Robustness is the ability of a financial trading system to remain effective under different market conditions. Using an excessive number of parameters may induce overfitting. A model that has been overfitted will generally have poor predictive (out-of-sample) performance, as it can exaggerate minor fluctuations in the data.
This model uses only two parameters, the length of the moving average and the trigger value for the signals. The trigger value of 5% was found by optimizing the model which switches between SPY and cash, but using trigger values ranging from 3.5% to 6.0% all resulted in higher returns with lower drawdowns than a constant investment in SPY.
There is a “solid theory” behind this model, namely determining the trend of the S&P500 index by counting the number of stocks which make new 3-month highs and lows.
Also, since there are only two parameters that can be varied, and the trigger value is insensitive to variations by up to a fifth of its value, this model should be very robust and have good predictive performance characteristics.
Following the Hi-Lo Market Timer
This model can be followed live at iMarketSignals, where it will be updated weekly together with our other trading and timing models.
The table below lists all buy/sell transactions that the 3-mo Hi-Lo Index would have generated since 1/3/2000, and the Figure 5 plots the index over said time period.
|Hi-Lo Index – Transactions 2000 to 2015
and Value of $100 invested on 1/3/2000
One should be aware that all results shown are from a simulation and not from actual trading. All results are presented for informational and educational purposes only and shall not be construed as advice to invest in any assets. Out-of-sample performance may be much different. Backtesting results should be interpreted in light of differences between simulated performance and actual trading, and an understanding that past performance is no guarantee of future results. All investors should make investment choices based upon their own analysis of the asset, its expected returns and risks, or consult a financial adviser. The designer of this model is not a registered investment adviser.
Great analysis and work gentleman. Thank you for putting this together.
DO YOU HAVE BACK TESTED TRADE DATES AVAILABLE FOR THIS SYSTEM?
Yes, the transactions can be found in the appendix of the article.
One question about the backtest: have you used the S&P 500 history of stocks which joined and left at different times? This is important for creating a backtest environment which doesn’t have survivorship bias.
All data is point in time. Therefore this model is not affected by survivorship bias.
The better performance of IEF over cash from 2000 to present was during a different interest rate environment. Going forward don’t you think it prudent
to take this into consideration as IEF performance will be very different in the future.
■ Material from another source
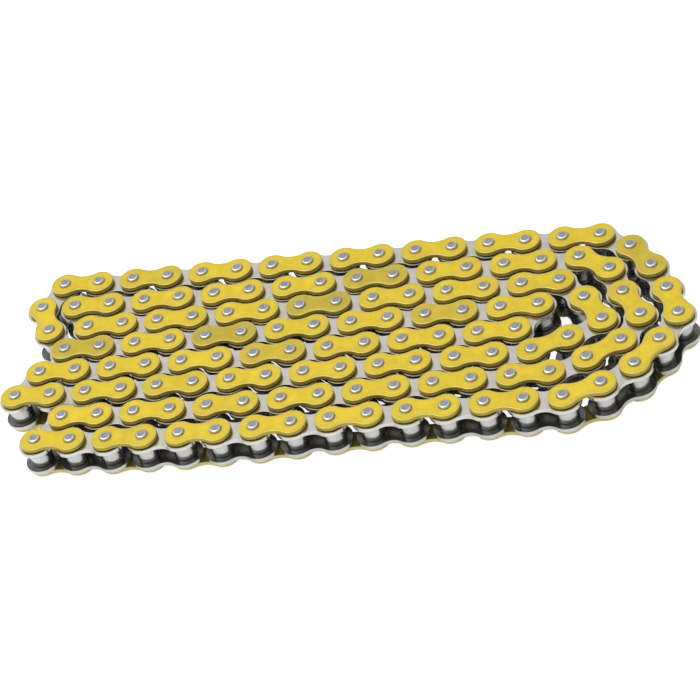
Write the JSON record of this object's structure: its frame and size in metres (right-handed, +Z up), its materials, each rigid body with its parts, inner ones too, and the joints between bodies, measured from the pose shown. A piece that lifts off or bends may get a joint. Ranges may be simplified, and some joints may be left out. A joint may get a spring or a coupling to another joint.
{
  "type": "motorcycle drive chain",
  "caption": "Closed roller chain for a motorcycle, lying on its side in a tight coil of rows, with gold-painted outer plates, steel inner plates, riveted pins and polished rollers.",
  "frame": {"origin": "under the middle of the coil, on the surface that the chain lies on", "axes": "+X to the right along the rows, +Y from the front row to the back row, +Z up along the pins"},
  "size_m": [0.2366, 0.0896, 0.0147],
  "materials": {
    "gold_paint": "satin golden-yellow paint",
    "plate_steel": "satin nickel-grey steel",
    "pin_steel": "ground steel with a bright riveted edge",
    "bush_steel": "ground steel",
    "roller_steel": "polished"
  },
  "bodies": {
    "coil": {"coil_outer_plates_upper": "gold_paint", "coil_outer_plates_lower": "gold_paint", "coil_inner_plates_upper": "plate_steel", "coil_inner_plates_lower": "plate_steel", "coil_pins": "pin_steel", "coil_bushes": "bush_steel", "coil_rollers": "roller_steel"},
    "second_row": {"second_row_outer_plates_upper": "gold_paint", "second_row_outer_plates_lower": "gold_paint", "second_row_inner_plates_upper": "plate_steel", "second_row_inner_plates_lower": "plate_steel", "second_row_pins": "pin_steel", "second_row_bushes": "bush_steel", "second_row_rollers": "roller_steel"},
    "front_row": {"front_row_outer_plates_upper": "gold_paint", "front_row_outer_plates_lower": "gold_paint", "front_row_inner_plates_upper": "plate_steel", "front_row_inner_plates_lower": "plate_steel", "front_row_pins": "pin_steel", "front_row_bushes": "bush_steel"},
    "front_row_roller_01": {"front_row_roller_01": "roller_steel"},
    "front_row_roller_02": {"front_row_roller_02": "roller_steel"},
    "front_row_roller_03": {"front_row_roller_03": "roller_steel"},
    "front_row_roller_04": {"front_row_roller_04": "roller_steel"},
    "front_row_roller_05": {"front_row_roller_05": "roller_steel"},
    "front_row_roller_06": {"front_row_roller_06": "roller_steel"},
    "front_row_roller_07": {"front_row_roller_07": "roller_steel"},
    "front_row_roller_08": {"front_row_roller_08": "roller_steel"},
    "front_row_roller_09": {"front_row_roller_09": "roller_steel"},
    "front_row_roller_10": {"front_row_roller_10": "roller_steel"},
    "front_row_roller_11": {"front_row_roller_11": "roller_steel"},
    "front_row_roller_12": {"front_row_roller_12": "roller_steel"},
    "front_row_roller_13": {"front_row_roller_13": "roller_steel"},
    "front_row_roller_14": {"front_row_roller_14": "roller_steel"},
    "front_row_roller_15": {"front_row_roller_15": "roller_steel"},
    "front_row_roller_16": {"front_row_roller_16": "roller_steel"},
    "middle_turn_link": {"middle_turn_link_plate_upper": "plate_steel", "middle_turn_link_plate_lower": "plate_steel", "middle_turn_link_bushes": "bush_steel"},
    "middle_turn_link_roller_rear": {"middle_turn_link_roller_rear": "roller_steel"},
    "middle_turn_link_roller_front": {"middle_turn_link_roller_front": "roller_steel"},
    "hairpin_link": {"hairpin_link_plate_upper": "plate_steel", "hairpin_link_plate_lower": "plate_steel", "hairpin_link_bushes": "bush_steel"},
    "hairpin_link_roller_rear": {"hairpin_link_roller_rear": "roller_steel"},
    "hairpin_link_roller_front": {"hairpin_link_roller_front": "roller_steel"},
    "turn_outer_link": {"turn_outer_link_plate_upper": "gold_paint", "turn_outer_link_plate_lower": "gold_paint", "turn_outer_link_pins": "pin_steel"},
    "turn_inner_link": {"turn_inner_link_plate_upper": "plate_steel", "turn_inner_link_plate_lower": "plate_steel", "turn_inner_link_bushes": "bush_steel"},
    "turn_inner_link_roller_rear": {"turn_inner_link_roller_rear": "roller_steel"},
    "turn_inner_link_roller_front": {"turn_inner_link_roller_front": "roller_steel"}
  },
  "joints": [
    {"name": "middle_turn_swing", "type": "hinge", "parent": "coil", "child": "middle_turn_link", "pos_m": [0.10017, -0.00152, 0.00732], "axis": [0, 0, 1], "range_deg": [0, 54]},
    {"name": "second_row_follow", "type": "hinge", "parent": "middle_turn_link", "child": "second_row", "pos_m": [0.09441, -0.01284, 0.00732], "axis": [0, 0, 1], "range_deg": [-54, 0]},
    {"name": "turn_inner_link_follow", "type": "hinge", "parent": "coil", "child": "turn_inner_link", "pos_m": [0.11249, -0.00251, 0.00732], "axis": [0, 0, 1], "range_deg": [0, 54]},
    {"name": "hairpin_swing", "type": "hinge", "parent": "second_row", "child": "hairpin_link", "pos_m": [-0.09317, -0.02671, 0.00732], "axis": [0, 0, 1], "range_deg": [0, 68]},
    {"name": "front_row_follow", "type": "hinge", "parent": "hairpin_link", "child": "front_row", "pos_m": [-0.10081, -0.03685, 0.00732], "axis": [0, 0, 1], "range_deg": [-68, 0]},
    {"name": "turn_outer_link_follow", "type": "hinge", "parent": "front_row", "child": "turn_outer_link", "pos_m": [0.09908, -0.02397, 0.00732], "axis": [0, 0, 1], "range_deg": [0, 68]},
    {"name": "front_row_roller_spin_01", "type": "hinge", "parent": "front_row", "child": "front_row_roller_01", "pos_m": [-0.08814, -0.03774, 0.00732], "axis": [0, 0, 1], "continuous": true},
    {"name": "front_row_roller_spin_02", "type": "hinge", "parent": "front_row", "child": "front_row_roller_02", "pos_m": [-0.07546, -0.03838, 0.00732], "axis": [0, 0, 1], "continuous": true},
    {"name": "front_row_roller_spin_03", "type": "hinge", "parent": "front_row", "child": "front_row_roller_03", "pos_m": [-0.06276, -0.03879, 0.00732], "axis": [0, 0, 1], "continuous": true},
    {"name": "front_row_roller_spin_04", "type": "hinge", "parent": "front_row", "child": "front_row_roller_04", "pos_m": [-0.05007, -0.03896, 0.00732], "axis": [0, 0, 1], "continuous": true},
    {"name": "front_row_roller_spin_05", "type": "hinge", "parent": "front_row", "child": "front_row_roller_05", "pos_m": [-0.03737, -0.0389, 0.00732], "axis": [0, 0, 1], "continuous": true},
    {"name": "front_row_roller_spin_06", "type": "hinge", "parent": "front_row", "child": "front_row_roller_06", "pos_m": [-0.02467, -0.03859, 0.00732], "axis": [0, 0, 1], "continuous": true},
    {"name": "front_row_roller_spin_07", "type": "hinge", "parent": "front_row", "child": "front_row_roller_07", "pos_m": [-0.01198, -0.03804, 0.00732], "axis": [0, 0, 1], "continuous": true},
    {"name": "front_row_roller_spin_08", "type": "hinge", "parent": "front_row", "child": "front_row_roller_08", "pos_m": [0.0007, -0.03743, 0.00732], "axis": [0, 0, 1], "continuous": true},
    {"name": "front_row_roller_spin_09", "type": "hinge", "parent": "front_row", "child": "front_row_roller_09", "pos_m": [0.01339, -0.03692, 0.00732], "axis": [0, 0, 1], "continuous": true},
    {"name": "front_row_roller_spin_10", "type": "hinge", "parent": "front_row", "child": "front_row_roller_10", "pos_m": [0.02609, -0.03651, 0.00732], "axis": [0, 0, 1], "continuous": true},
    {"name": "front_row_roller_spin_11", "type": "hinge", "parent": "front_row", "child": "front_row_roller_11", "pos_m": [0.03878, -0.0362, 0.00732], "axis": [0, 0, 1], "continuous": true},
    {"name": "front_row_roller_spin_12", "type": "hinge", "parent": "front_row", "child": "front_row_roller_12", "pos_m": [0.05148, -0.036, 0.00732], "axis": [0, 0, 1], "continuous": true},
    {"name": "front_row_roller_spin_13", "type": "hinge", "parent": "front_row", "child": "front_row_roller_13", "pos_m": [0.06418, -0.0359, 0.00732], "axis": [0, 0, 1], "continuous": true},
    {"name": "front_row_roller_spin_14", "type": "hinge", "parent": "front_row", "child": "front_row_roller_14", "pos_m": [0.07688, -0.0359, 0.00732], "axis": [0, 0, 1], "continuous": true},
    {"name": "front_row_roller_spin_15", "type": "hinge", "parent": "front_row", "child": "front_row_roller_15", "pos_m": [0.08874, -0.03134, 0.00732], "axis": [0, 0, 1], "continuous": true},
    {"name": "front_row_roller_spin_16", "type": "hinge", "parent": "front_row", "child": "front_row_roller_16", "pos_m": [0.09908, -0.02397, 0.00732], "axis": [0, 0, 1], "continuous": true},
    {"name": "middle_turn_link_roller_spin_rear", "type": "hinge", "parent": "middle_turn_link", "child": "middle_turn_link_roller_rear", "pos_m": [0.10017, -0.00152, 0.00732], "axis": [0, 0, 1], "continuous": true},
    {"name": "middle_turn_link_roller_spin_front", "type": "hinge", "parent": "middle_turn_link", "child": "middle_turn_link_roller_front", "pos_m": [0.09441, -0.01284, 0.00732], "axis": [0, 0, 1], "continuous": true},
    {"name": "hairpin_link_roller_spin_rear", "type": "hinge", "parent": "hairpin_link", "child": "hairpin_link_roller_rear", "pos_m": [-0.09317, -0.02671, 0.00732], "axis": [0, 0, 1], "continuous": true},
    {"name": "hairpin_link_roller_spin_front", "type": "hinge", "parent": "hairpin_link", "child": "hairpin_link_roller_front", "pos_m": [-0.10081, -0.03685, 0.00732], "axis": [0, 0, 1], "continuous": true},
    {"name": "turn_inner_link_roller_spin_rear", "type": "hinge", "parent": "turn_inner_link", "child": "turn_inner_link_roller_rear", "pos_m": [0.11249, -0.00251, 0.00732], "axis": [0, 0, 1], "continuous": true},
    {"name": "turn_inner_link_roller_spin_front", "type": "hinge", "parent": "turn_inner_link", "child": "turn_inner_link_roller_front", "pos_m": [0.10672, -0.01383, 0.00732], "axis": [0, 0, 1], "continuous": true}
  ],
  "couplings": [
    {"joint": "second_row_follow", "follows": "middle_turn_swing", "ratio": -1},
    {"joint": "turn_inner_link_follow", "follows": "middle_turn_swing", "ratio": 1},
    {"joint": "front_row_follow", "follows": "hairpin_swing", "ratio": -1},
    {"joint": "turn_outer_link_follow", "follows": "hairpin_swing", "ratio": 1}
  ]
}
That is why we show Figure 2, SPY-CASH. Also check this view-thread at Portfolio 123 where this indicator was discussed.
Which data source did you use to calculate the HiLo indicator. Where would I find the historical data and the symbols that were in the Index at any given time?
We use the point-in-time data of Portfolio 123 which also has the symbols which were in the index at any given time.
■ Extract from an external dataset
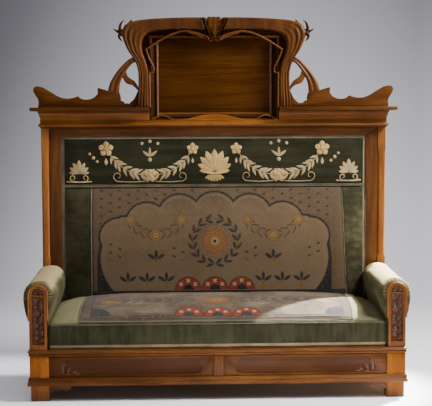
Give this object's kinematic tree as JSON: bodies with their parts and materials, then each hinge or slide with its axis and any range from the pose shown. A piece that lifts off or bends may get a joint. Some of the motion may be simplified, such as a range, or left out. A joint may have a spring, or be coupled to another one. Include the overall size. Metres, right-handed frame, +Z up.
{
  "type": "high-back bench",
  "caption": "High-back bench with a sprung seat, rolled arms, an upholstered back, plinth drawers and a carved crest of bundled stems round an open niche.",
  "frame": {"origin": "on the floor, under the middle of the bench's overall width and depth", "axes": "+X to the right as one looks at the front, the front faces -Y, +Z up"},
  "size_m": [2.168, 0.66, 2.1368],
  "materials": {
    "polished_walnut": "satin polish",
    "shaded_walnut": "satin polish, darker",
    "inner_timber": "planed, unpolished",
    "olive_velvet": "cut pile, bleached where it is lit",
    "tapestry_cover": "flat woven",
    "jute_webbing": "coarse woven"
  },
  "bodies": {
    "carcass": {"arch_left": "polished_walnut", "arch_right": "polished_walnut", "arm_pad_left": "olive_velvet", "arm_pad_right": "olive_velvet", "arm_panel_left": "polished_walnut", "arm_panel_right": "polished_walnut", "arm_stump_left": "polished_walnut", "arm_stump_right": "polished_walnut", "back_board": "shaded_walnut", "back_frame_left": "polished_walnut", "back_frame_right": "polished_walnut", "back_frame_top": "polished_walnut", "back_pad": "tapestry_cover", "base_moulding_front": "polished_walnut", "base_moulding_left": "polished_walnut", "base_moulding_right": "polished_walnut", "branch_left": "polished_walnut", "branch_right": "polished_walnut", "centre_stile": "polished_walnut", "cornice_left": "polished_walnut", "cornice_right": "polished_walnut", "crest_clasp": "shaded_walnut", "drawer_partition": "inner_timber", "drawer_rail": "polished_walnut", "drawer_runner_left": "inner_timber", "drawer_runner_right": "inner_timber", "entablature": "polished_walnut", "foot_bracket_left": "shaded_walnut", "foot_bracket_right": "shaded_walnut", "frieze_pad": "olive_velvet", "front_leg_left": "polished_walnut", "front_leg_right": "polished_walnut", "gallery_rail": "polished_walnut", "niche_back": "polished_walnut", "niche_shelf": "shaded_walnut", "niche_side_left": "shaded_walnut", "niche_side_right": "shaded_walnut", "niche_top": "shaded_walnut", "rear_post_left": "polished_walnut", "rear_post_right": "polished_walnut", "seat_pad": "tapestry_cover", "seat_rail_front": "polished_walnut", "seat_rail_left": "polished_walnut", "seat_rail_right": "polished_walnut", "seat_rail_rear": "inner_timber", "seat_webbing": "jute_webbing", "side_panel_left": "polished_walnut", "side_panel_right": "polished_walnut", "wing_left": "polished_walnut", "wing_right": "polished_walnut"},
    "drawer_left": {"drawer_front_left": "polished_walnut", "drawer_side_outer_left": "inner_timber", "drawer_side_inner_left": "inner_timber", "drawer_back_left": "inner_timber", "drawer_bottom_left": "inner_timber"},
    "drawer_right": {"drawer_front_right": "polished_walnut", "drawer_side_outer_right": "inner_timber", "drawer_side_inner_right": "inner_timber", "drawer_back_right": "inner_timber", "drawer_bottom_right": "inner_timber"}
  },
  "joints": [
    {"name": "drawer_left_slide", "type": "slide", "parent": "carcass", "child": "drawer_left", "axis": [0, -1, 0], "range_m": [0, 0.36]},
    {"name": "drawer_right_slide", "type": "slide", "parent": "carcass", "child": "drawer_right", "axis": [0, -1, 0], "range_m": [0, 0.36]}
  ]
}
Excellent work and presentation. Thank you for sharing. How did you choose the +/-5% trigger points?
As stated in the article the trigger value of 5% was found by optimizing the model which switches between SPY and cash.
How often do you update this chart?
This model is updated weekly, usually on Friday. It is Fig-2.2, the third chart from the top of the Weekly Macro Signals.
Where did the Hi Lo index go? I used to be able to see it? Is it no longer available to Bronze level?
Simon, Our site philosophy is Bronze subscription for macro signals, and Silver or Gold subscriptions for signals generated from in depth analysis of the stock markets. To follow the Hi-Lo index a Silver subscription is required.
Seems this is a possible alternative signal to be used in place of the MAC-US signal. Would you comment on the comparative relative merits of the two systems? Also I found by using the trade data table above in a spreadsheet there are some small errors in the cumulative value column vs the percentage column (may-jun 2008, for example). If I use the % column to evaluate CAGR I get about 8.7 vs. 10.7 using the value column?
I think the higher number is correct as it is more in line with the P123 report.
Backtests for (MAC-US to Cash) and (HI-Lo to Cash) show that the models have a relatively low correlation of 0.54. Annualized returns are 7.9% and 6.0%, respectively. If the models are combined in a combo then annualized return becomes 7.1% with a max D/D of -13% from Jan-2000 to Nov-2015. (Note the models switch to cash, not to IEF)
Over same period buy-and-hold SPY with dividends annualized return was 4.2% with a max D/D= -55%.
So the MAC-US may be preferable. Also it was backtested for 65 years, whereas the Hi-Lo was only backtested over 16 years.
How would I choose to follow your “Asset Allocation Using Economic Indicators” model ? I would like to see your work.
This model is based mainly on the ECRI WLI which became unreliable after the last recession. We discontinued reporting this model in November 2015.
You have posted a number of market timing systems including the “3 Month Hi Low”…Which one do you feel provides the best overall results ? I don’t know how far back your data goes to find out if they would have protected the investor during all the major sell offs ? This I think would be key in any system.
No single timing system provides the best overall results.
We have the Market Climate Grader which combines four timing systems:
We also have the (SPY-IEF) Market Timer which combines three timing systems:
I am trying to replicate this study on FTSE 100 Index for my Masters Thesis. Do you think it’s a good idea?
You’ve mentioned that “This model is based mainly on the ECRI WLI which became unreliable after the last recession. We discontinued reporting this model in November 2015.”
Does it mean this model is not good as a research topic?
The Hi-Lo study has nothing to do with the WLI. I think you are referring to the IBH model which we discontinued due to the WLI becoming unreliable.
The Hi-Lo Index methodology can obviously be applied to the FTSE 100 Index as well, if you can get hold of the necessary data. Please let us know your findings when done.
It would be great if the charts and results for this model could be updated to show returns beyond 2015. Particularly since it is now switching to EXIT on SPY.